** Start of DATASET CONTENT **

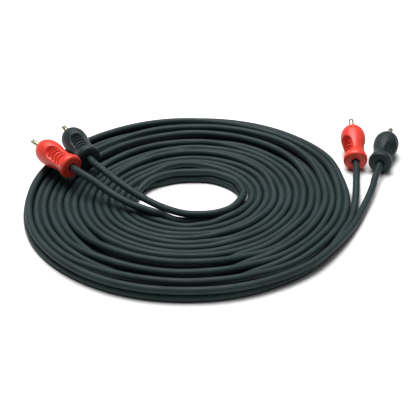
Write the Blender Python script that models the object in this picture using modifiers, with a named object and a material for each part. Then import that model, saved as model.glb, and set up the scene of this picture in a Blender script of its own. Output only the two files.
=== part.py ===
"""A stereo RCA audio cable, coiled flat: a twin cord with a moulded plug on each of its four ends.

Metres, +Z up, with the table at z = 0 and the origin under the middle of the whole cable's box.
Run it with blender --background --python part.py, or from Blender's text editor.
"""

import math

import bmesh
import bpy
from mathutils import Matrix, Vector
from mathutils.geometry import interpolate_bezier

MM = 0.001

# Clearances
CLEARANCE = 0.3 * MM
FLOOR_CLEARANCE = 0.05 * MM

# Cord
CORD_DIAMETER = 4.0 * MM
CORD_SIDE_STEPS = 3
TUBE_SPACING = 2.5 * CORD_DIAMETER

# Coil
COIL_SHIFT = -16.75 * MM
COIL_RADIUS = 90.0 * MM
HOLE_RADIUS = 26.0 * MM
FLAT_TURNS_RADIUS = 52.0 * MM
UPRIGHT_TURNS_RADIUS = 61.0 * MM
COIL_HEIGHT = 2.0 * CORD_DIAMETER
FLAT_TURNS_HEIGHT = CORD_DIAMETER + CLEARANCE
COIL_EDGE_ROUNDING = 1.4 * MM
COIL_STEPS = 60

# Grip
GRIP_LENGTH = 28.5 * MM
COLLAR_RADIUS = 6.9 * MM
COLLAR_PLACE = 2.4 * MM
COLLAR_ROUNDING = 1.5 * MM
WAIST_RADIUS = 5.8 * MM
WAIST_PLACE = 8.8 * MM
BULB_RADIUS = 7.4 * MM
BULB_PLACE = 22.0 * MM
NOSE_WALL = 0.55 * MM
GRIP_STEPS = 24
CORD_SEAT_DEPTH = 6.0 * MM

# Finger recesses and their ribs
RECESS_WALL = 1.1 * MM
RECESS_HALF_WIDTH = 4.2 * MM
RECESS_FRONT = 18.6 * MM
RECESS_REAR = 5.6 * MM
RIB_COUNT = 4
RIB_PITCH = 2.8 * MM
RIB_THICKNESS = 1.1 * MM
RIB_SWEEP = math.radians(100.0)
RIB_BULGE = 2.0 * MM

# Between the two plugs of a pair
PLUG_GAP = 0.2 * MM

# Ground shell
SHELL_INNER_RADIUS = 4.15 * MM
SHELL_WALL = 0.5 * MM
SHELL_BACK_GAP = 1.4 * MM
SHELL_BACK_THICKNESS = 1.0 * MM
SHELL_PROUD = 1.2 * MM
SHELL_SLOT_WIDTH = 0.8 * MM
SHELL_SLOT_LENGTH = 6.5 * MM
SHELL_STEPS = 24

# How far a cutter runs past what it cuts
CUT_PAST = 1.0 * MM

# Centre pin
PIN_RADIUS = 1.6 * MM
PIN_PROUD = 11.1 * MM
PIN_BACK = 15.4 * MM
PIN_CUP_RADIUS = 0.75 * MM
PIN_CUP_DEPTH = 3.0 * MM
PIN_TIP_ROUNDING = 1.0 * MM
PIN_SLOT_WIDTH = 0.5 * MM
PIN_SLOT_LENGTH = 5.0 * MM
PIN_STEPS = 16

# Insulator, inner mould and the stripped end of the cord
INSULATOR_LENGTH = 3.4 * MM
NECK_WALL = 0.7 * MM
NECK_PROUD = 0.8 * MM
MOULD_RADIUS = 3.8 * MM
MOULD_SETBACK = 2.1 * MM
CORE_RADIUS = 1.1 * MM
CORE_GAP = 1.9 * MM
CONDUCTOR_RADIUS = 0.45 * MM
SHIELD_WIRE_RADIUS = 0.35 * MM
INNER_STEPS = 16

# Worked out from the sizes above
COIL_CENTRE = Vector((COIL_SHIFT, 0.0, 0.0))
CORD_RADIUS = CORD_DIAMETER / 2
BORE_RADIUS = CORD_RADIUS + CLEARANCE
CAVITY_RADIUS = MOULD_RADIUS + CLEARANCE
RECESS_FLOOR = CAVITY_RADIUS + RECESS_WALL
SHELL_RADIUS = SHELL_INNER_RADIUS + SHELL_WALL
MOUTH_RADIUS = SHELL_RADIUS + CLEARANCE
NOSE_RADIUS = MOUTH_RADIUS + NOSE_WALL
SHELL_BACK = RECESS_FRONT + SHELL_BACK_GAP
MOUTH_FLOOR = SHELL_BACK - CLEARANCE
SHELL_FRONT = GRIP_LENGTH + SHELL_PROUD
PIN_BORE_RADIUS = PIN_RADIUS + CLEARANCE
NECK_RADIUS = PIN_BORE_RADIUS + NECK_WALL
INSULATOR_BACK = SHELL_BACK + SHELL_BACK_THICKNESS + CLEARANCE
NECK_REAR = SHELL_BACK - NECK_PROUD
MOULD_FRONT = NECK_REAR - CLEARANCE
SHIELD_WIRE_OFFSET = NECK_RADIUS + CLEARANCE + SHIELD_WIRE_RADIUS
STRIPPED_START = CORD_SEAT_DEPTH + CLEARANCE
MOULD_REAR = STRIPPED_START + MOULD_SETBACK
CORE_END = PIN_BACK - CORE_GAP

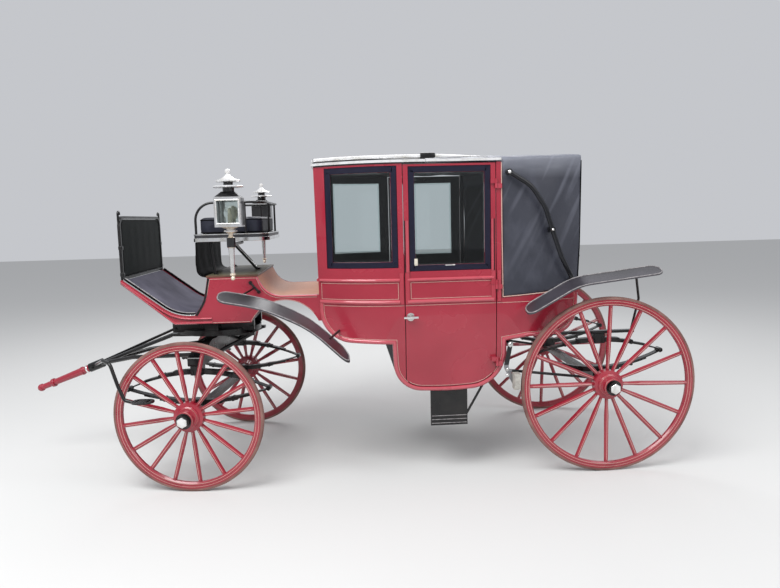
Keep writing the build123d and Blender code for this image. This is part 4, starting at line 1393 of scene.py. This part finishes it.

** End of DATASET CONTENT **

• GOAL: Report how many lines of the listing hold the word "each", with nothing but the number.

• REPLY TO THE TASK: 2